Lo ha rivelato l’annuale indagine condotta dall’Associazione Na­zionale Di.Te. (Dipendenze Tecnologiche, Gap e Cy­ber­bullismo Di.Te.) in collaborazione con il portale studentesco Skuola.net – su un campione di 2.510 ragazze e ragazzi italiani, tra i 10 e i 24 anni – in occasione della Giornata Nazionale Contro le Dipendenze Tecnologiche, indetta dalla stessa associazione lo scorso 30 novembre. Si tratta di una ricerca che evidenzia il legame sempre più stretto tra quello che accade nella dimensione digitale e le sue ricadute in quella analogica, a partire dalla corporeità. Al punto da riscrivere così il famoso motto latino: Mens (in)sana in corpore sano. Da una parte, infatti, c’è il desiderio di curare il corpo: 1 su 2 pratica sport regolarmente (47,9%) e segue un regime alimentare equilibrato (45,2%); platea che si allarga fino a 3 giovani su 4 se si considerano coloro che saltuariamente si impegnano su questo fronte. Dall’altra, però, la mente lancia spesso segnali d’allarme sul suo stato di salute: ben 7 su 10 (69%) ammettono di riscontrare una maggiore fatica nel relazionarsi con gli altri nel mondo analogico a causa dell’uso dei social. La ridotta capacità di relazionarsi “vis a vis” si riflette in una crescente assenza di amici in carne e ossa: il 26,8% non ha legami significativi coltivati regolarmente con incontri al di fuori delle piattaforme digitali. E nella riduzione della capacità di uscire di casa: il 14,4% spesso se non sempre fa fatica a incontrare i propri amici dal vivo. «Questi dati – ha sottolineato il professor Giuseppe Lavenia, psicologo e psicoterapeuta, presidente dell’Associazione Di.Te. – ci restituiscono il ritratto di una generazione consapevole dell’importanza delle relazioni autentiche e delle buone abitudini, ma al tempo stesso immersa in una realtà che amplifica insicurezze e solitudini».

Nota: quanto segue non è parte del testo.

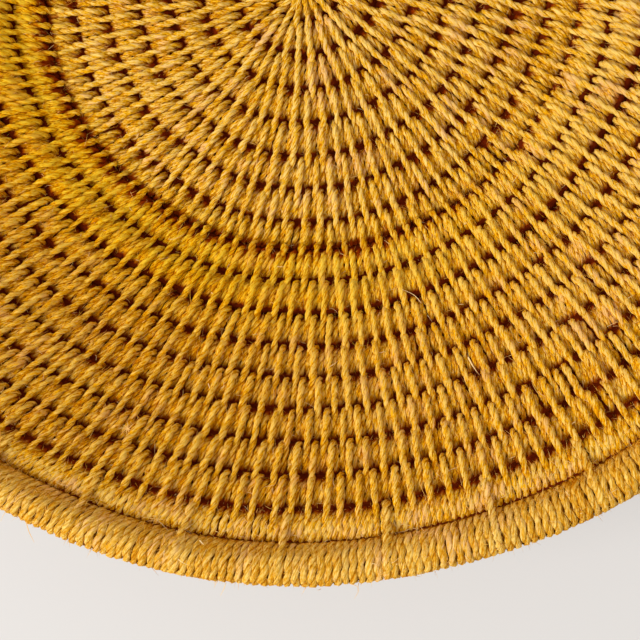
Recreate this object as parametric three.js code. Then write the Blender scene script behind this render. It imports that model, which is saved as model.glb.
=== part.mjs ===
// A shallow round basket of coiled sisal, in millimetres, with +Z up and its foot on z = 0.
//
// A bundle of loose fibre is bound with twine into a cord, and that cord is wound outwards from
// a small knot: flat for the base, then up a slope for the wall. A thicker bound bundle follows
// the last round as the rim, and twine stitches over the last round tie the rim down.
import * as THREE from "three";

// Driving sizes, in millimetres unless the name says otherwise
const coilDiameter = 7.65; // the bound cord of the body
const rimDiameter = 10.2; // the bound cord of the rim
const coilGap = 1.05; // the slit between one round and the next
const bundleDiameter = 3.8; // the loose fibres inside the body's cord
const rimBundleDiameter = 6; // the loose fibres inside the rim's cord
const knotDiameter = 4.8; // the start knot in the middle of the base
const knotHeight = 5.4;
const tipDiameter = 4; // where the cord starts beside the knot
const tailDiameter = 4.2; // where the rim's cord ends
const catchTwineDiameter = 1.6; // the twine of the rim's catch stitches
const catchLean = 1.9; // how far a catch stitch runs along the rim as it crosses
const seatClearance = 0.3; // between pieces that touch
const bundleClearance = 0.3; // between a bundle and the twine bound round it
const jointClearance = 0.4; // between the ends of two lengths of binding
const baseReach = 71; // from the middle to the bend between base and wall
const bendLength = 8.7; // the length of slope that the bend takes
const footShare = 0.1; // how much of the cord's diameter is worn flat underneath

// Driving angles, in degrees
const footSlope = 24.3; // the wall just above the bend
const topSlope = 35.7; // the wall where the rim begins
const startAzimuth = 150; // where the cord leaves the knot, seen from above

// Driving counts, in rounds of cord where the name doesn't say otherwise
const tipRounds = 0.75; // the cord's start, which tapers
const baseLengthRounds = 7.5; // what the first length of binding covers
const bodyRounds = 16 + 5 / 6; // all of the body
const rimSwellRounds = 1 / 12; // where the rim thickens
const rimTailRounds = 1 / 6; // where the rim thins out again
const rimOverlapRounds = 1 / 36; // how far the rim's tail laps over its start

// How finely the solids are stepped
const innerSteps = 12; // in each of the first rounds
const innerRounds = 3;
const baseSteps = 20; // in each later round of the base
const wallSteps = 36; // in each round of the wall and the rim, with a catch stitch at each
const shortestStep = 0.25; // the least share of a step at either end of a stretch
const coilSides = 6;
const rimSides = 8;
const bundleSides = 4;
const stitchSteps = 5;
const slopeStep = 0.25;

const colours = {
  binding: 0xd9a032,
  rim: 0xe0ab45,
  bundle: 0x9a6a1e,
  stitch: 0xecc06a,
};

const coilRadius = coilDiameter / 2;
const rimRadius = rimDiameter / 2;
const pitch = coilDiameter + coilGap;
const floorDrop = coilRadius - footShare * coilDiameter;
const rimEnd = bodyRounds + 1 + rimOverlapRounds;
const turn = 2 * Math.PI;

const degrees = THREE.MathUtils.degToRad;
const mix = THREE.MathUtils.lerp;
const ease = THREE.MathUtils.smoothstep;

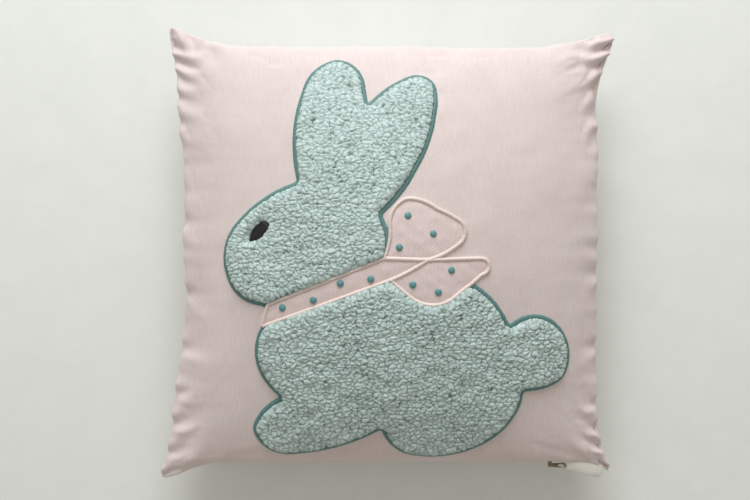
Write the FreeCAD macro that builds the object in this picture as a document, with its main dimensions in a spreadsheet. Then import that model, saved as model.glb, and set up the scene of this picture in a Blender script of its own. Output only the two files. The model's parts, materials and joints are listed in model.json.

Infine, sembra che le famiglie stiano iniziando a riscoprire il ruolo di educatori, anche riguardo alla vita digitale dei figli: solo il 32% dei giovani intervistati non affronta mai queste tematiche con i propri genitori. E, sorprendentemente, la metà di loro (48,7%) ritiene che un maggiore coinvolgimento degli adulti di riferimento sulla questione potrebbe aiutare a vivere meglio questa dimensione. Tuttavia va posta attenzione a non approfittare di questa apertura al dialogo, altrimenti si rischia di sfociare nell’eccesso di controllo: il 62,3% è stato sottoposto alla “geolocalizzazione” da parte dei genitori. Pratica, questa, che viene accettata serenamente solo dal 51,2% di coloro a cui è toccata.